Records supplied:
^^^^^^^^^^^^^^^^

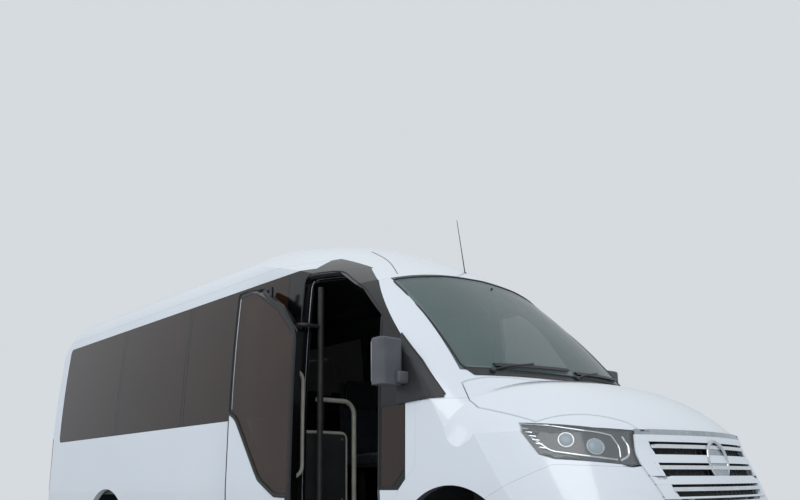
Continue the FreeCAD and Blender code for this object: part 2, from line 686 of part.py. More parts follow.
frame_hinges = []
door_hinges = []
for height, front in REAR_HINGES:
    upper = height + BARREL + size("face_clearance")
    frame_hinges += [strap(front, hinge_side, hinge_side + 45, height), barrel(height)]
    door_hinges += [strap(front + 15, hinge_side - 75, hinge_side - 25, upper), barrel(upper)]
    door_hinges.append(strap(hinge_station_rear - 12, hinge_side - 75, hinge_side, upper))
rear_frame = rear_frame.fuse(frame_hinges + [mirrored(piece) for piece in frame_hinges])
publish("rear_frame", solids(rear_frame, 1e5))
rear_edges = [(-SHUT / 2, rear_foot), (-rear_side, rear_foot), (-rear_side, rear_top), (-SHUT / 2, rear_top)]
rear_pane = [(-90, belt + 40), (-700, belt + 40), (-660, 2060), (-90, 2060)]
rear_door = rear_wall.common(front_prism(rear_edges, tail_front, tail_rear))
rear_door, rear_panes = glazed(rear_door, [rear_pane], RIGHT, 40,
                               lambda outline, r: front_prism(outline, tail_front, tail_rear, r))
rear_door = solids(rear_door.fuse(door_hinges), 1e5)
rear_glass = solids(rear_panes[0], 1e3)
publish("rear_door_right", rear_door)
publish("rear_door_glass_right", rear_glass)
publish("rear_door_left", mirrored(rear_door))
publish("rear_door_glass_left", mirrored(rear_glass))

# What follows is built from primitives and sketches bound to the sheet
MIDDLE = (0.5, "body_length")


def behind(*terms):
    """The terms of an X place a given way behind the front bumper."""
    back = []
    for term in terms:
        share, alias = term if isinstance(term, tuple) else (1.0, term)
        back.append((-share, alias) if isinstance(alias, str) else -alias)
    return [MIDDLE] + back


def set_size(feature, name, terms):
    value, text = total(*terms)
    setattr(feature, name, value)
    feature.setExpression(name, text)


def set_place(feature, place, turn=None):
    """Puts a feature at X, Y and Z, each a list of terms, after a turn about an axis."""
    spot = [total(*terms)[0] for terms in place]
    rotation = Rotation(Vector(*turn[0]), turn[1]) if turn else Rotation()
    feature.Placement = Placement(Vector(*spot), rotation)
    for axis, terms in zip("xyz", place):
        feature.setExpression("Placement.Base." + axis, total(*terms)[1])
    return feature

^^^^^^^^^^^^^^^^

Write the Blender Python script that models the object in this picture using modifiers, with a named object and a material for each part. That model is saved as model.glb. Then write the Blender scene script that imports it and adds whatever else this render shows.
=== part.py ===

^^^^^^^^^^^^^^^^

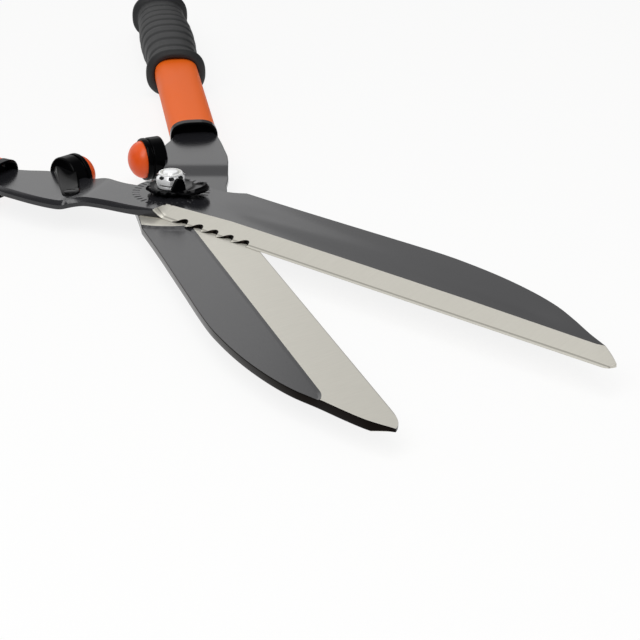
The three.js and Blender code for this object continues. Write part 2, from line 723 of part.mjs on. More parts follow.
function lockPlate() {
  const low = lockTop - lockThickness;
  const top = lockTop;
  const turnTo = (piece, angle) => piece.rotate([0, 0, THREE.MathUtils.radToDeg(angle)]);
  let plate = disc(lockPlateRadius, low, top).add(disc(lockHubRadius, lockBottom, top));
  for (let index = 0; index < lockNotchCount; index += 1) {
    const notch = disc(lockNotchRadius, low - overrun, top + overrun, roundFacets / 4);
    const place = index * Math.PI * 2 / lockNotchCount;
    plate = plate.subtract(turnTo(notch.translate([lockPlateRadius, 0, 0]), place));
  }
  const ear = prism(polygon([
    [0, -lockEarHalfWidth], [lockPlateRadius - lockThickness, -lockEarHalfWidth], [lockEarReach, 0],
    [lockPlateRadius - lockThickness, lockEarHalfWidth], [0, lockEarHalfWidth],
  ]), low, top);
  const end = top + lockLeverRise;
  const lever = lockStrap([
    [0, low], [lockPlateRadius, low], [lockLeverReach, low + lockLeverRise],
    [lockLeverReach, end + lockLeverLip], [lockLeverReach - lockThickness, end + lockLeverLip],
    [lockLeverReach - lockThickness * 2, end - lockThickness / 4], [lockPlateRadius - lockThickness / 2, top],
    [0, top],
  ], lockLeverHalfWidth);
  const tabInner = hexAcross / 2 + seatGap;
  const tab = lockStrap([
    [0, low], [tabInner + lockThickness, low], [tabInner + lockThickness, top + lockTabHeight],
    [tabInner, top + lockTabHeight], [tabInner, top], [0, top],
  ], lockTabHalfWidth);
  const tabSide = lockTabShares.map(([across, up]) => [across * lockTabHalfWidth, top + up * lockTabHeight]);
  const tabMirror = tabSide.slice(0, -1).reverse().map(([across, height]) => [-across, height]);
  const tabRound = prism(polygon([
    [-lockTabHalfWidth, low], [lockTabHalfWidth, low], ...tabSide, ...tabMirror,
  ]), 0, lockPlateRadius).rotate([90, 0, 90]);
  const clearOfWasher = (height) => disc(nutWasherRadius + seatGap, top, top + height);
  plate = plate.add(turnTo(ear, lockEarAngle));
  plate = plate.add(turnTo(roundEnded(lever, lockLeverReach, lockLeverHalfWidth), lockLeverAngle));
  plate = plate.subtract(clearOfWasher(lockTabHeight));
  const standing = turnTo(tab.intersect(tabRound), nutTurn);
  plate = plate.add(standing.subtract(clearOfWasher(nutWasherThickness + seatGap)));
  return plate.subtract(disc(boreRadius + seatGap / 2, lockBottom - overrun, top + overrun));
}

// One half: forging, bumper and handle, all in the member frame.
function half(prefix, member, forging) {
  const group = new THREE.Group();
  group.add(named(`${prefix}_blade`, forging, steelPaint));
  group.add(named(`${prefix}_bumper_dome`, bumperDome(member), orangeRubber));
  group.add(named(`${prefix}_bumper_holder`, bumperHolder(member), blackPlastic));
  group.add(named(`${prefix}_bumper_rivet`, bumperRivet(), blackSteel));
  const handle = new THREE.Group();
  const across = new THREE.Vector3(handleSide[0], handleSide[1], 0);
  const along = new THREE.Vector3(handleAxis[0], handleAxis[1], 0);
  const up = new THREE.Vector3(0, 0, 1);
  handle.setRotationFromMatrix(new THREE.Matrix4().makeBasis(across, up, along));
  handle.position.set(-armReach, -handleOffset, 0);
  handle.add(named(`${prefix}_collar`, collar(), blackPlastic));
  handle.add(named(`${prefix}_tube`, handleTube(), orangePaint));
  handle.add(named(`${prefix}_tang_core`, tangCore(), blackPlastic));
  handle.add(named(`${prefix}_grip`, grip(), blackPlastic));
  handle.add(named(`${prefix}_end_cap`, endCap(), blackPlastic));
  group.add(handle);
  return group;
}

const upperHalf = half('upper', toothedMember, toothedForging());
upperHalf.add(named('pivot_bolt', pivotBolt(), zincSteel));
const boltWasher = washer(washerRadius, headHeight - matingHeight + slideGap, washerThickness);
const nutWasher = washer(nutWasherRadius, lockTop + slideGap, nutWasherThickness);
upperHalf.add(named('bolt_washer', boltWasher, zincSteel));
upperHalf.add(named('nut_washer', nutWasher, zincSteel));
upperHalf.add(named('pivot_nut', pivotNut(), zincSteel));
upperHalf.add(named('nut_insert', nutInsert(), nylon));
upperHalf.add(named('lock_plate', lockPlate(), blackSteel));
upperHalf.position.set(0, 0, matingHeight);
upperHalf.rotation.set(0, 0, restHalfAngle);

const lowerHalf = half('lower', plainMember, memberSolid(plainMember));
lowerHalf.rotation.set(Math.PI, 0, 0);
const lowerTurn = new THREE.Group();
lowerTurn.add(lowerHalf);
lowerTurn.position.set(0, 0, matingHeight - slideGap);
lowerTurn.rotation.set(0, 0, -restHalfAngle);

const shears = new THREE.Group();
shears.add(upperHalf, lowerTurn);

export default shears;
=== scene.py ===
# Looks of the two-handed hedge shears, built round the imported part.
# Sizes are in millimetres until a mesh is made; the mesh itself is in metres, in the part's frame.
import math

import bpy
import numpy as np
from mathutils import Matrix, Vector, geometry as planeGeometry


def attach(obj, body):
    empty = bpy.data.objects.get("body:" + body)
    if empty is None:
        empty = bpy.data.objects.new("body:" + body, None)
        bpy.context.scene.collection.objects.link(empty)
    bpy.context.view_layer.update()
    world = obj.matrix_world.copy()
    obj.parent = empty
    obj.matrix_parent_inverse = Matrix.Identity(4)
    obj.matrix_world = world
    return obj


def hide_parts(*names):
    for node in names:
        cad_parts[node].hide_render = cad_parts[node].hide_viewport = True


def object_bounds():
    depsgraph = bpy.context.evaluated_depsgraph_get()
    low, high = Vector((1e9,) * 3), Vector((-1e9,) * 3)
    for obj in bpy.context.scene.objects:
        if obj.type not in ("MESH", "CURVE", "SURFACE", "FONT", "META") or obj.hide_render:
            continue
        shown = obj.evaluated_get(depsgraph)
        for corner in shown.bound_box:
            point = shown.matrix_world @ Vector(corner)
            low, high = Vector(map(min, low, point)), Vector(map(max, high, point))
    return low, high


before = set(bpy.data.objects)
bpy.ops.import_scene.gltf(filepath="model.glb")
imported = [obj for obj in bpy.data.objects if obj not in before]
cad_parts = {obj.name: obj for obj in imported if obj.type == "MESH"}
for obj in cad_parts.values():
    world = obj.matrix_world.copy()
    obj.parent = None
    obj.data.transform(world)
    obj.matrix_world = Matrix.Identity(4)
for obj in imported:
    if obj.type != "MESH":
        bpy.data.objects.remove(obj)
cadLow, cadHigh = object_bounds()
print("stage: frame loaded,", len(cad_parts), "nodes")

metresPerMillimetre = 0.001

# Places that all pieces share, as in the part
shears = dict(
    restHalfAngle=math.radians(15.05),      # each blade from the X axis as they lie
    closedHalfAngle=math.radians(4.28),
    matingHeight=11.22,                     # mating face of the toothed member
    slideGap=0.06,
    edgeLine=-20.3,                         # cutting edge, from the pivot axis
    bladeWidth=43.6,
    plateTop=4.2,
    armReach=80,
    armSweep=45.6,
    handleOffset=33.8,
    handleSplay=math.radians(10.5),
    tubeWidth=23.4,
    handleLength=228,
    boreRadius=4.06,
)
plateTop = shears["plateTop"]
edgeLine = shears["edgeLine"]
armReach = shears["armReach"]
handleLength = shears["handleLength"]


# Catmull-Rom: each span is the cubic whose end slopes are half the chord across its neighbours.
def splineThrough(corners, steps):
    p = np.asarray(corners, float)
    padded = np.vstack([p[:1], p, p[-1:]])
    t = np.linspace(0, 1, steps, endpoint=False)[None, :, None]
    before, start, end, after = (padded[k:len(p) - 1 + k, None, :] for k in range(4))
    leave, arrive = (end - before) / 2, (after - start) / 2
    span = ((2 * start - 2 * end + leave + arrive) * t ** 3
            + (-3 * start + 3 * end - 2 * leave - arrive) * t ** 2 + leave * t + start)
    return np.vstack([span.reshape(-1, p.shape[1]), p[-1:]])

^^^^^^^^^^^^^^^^

Task statement: Reproduce word for word the material above, beginning with the line that contains "shown = obj.evaluated_get(depsgraph)" and ending with the line that contains "in imported if".

Finished task:
        shown = obj.evaluated_get(depsgraph)
        for corner in shown.bound_box:
            point = shown.matrix_world @ Vector(corner)
            low, high = Vector(map(min, low, point)), Vector(map(max, high, point))
    return low, high


before = set(bpy.data.objects)
bpy.ops.import_scene.gltf(filepath="model.glb")
imported = [obj for obj in bpy.data.objects if obj not in before]
cad_parts = {obj.name: obj for obj in imported if obj.type == "MESH"}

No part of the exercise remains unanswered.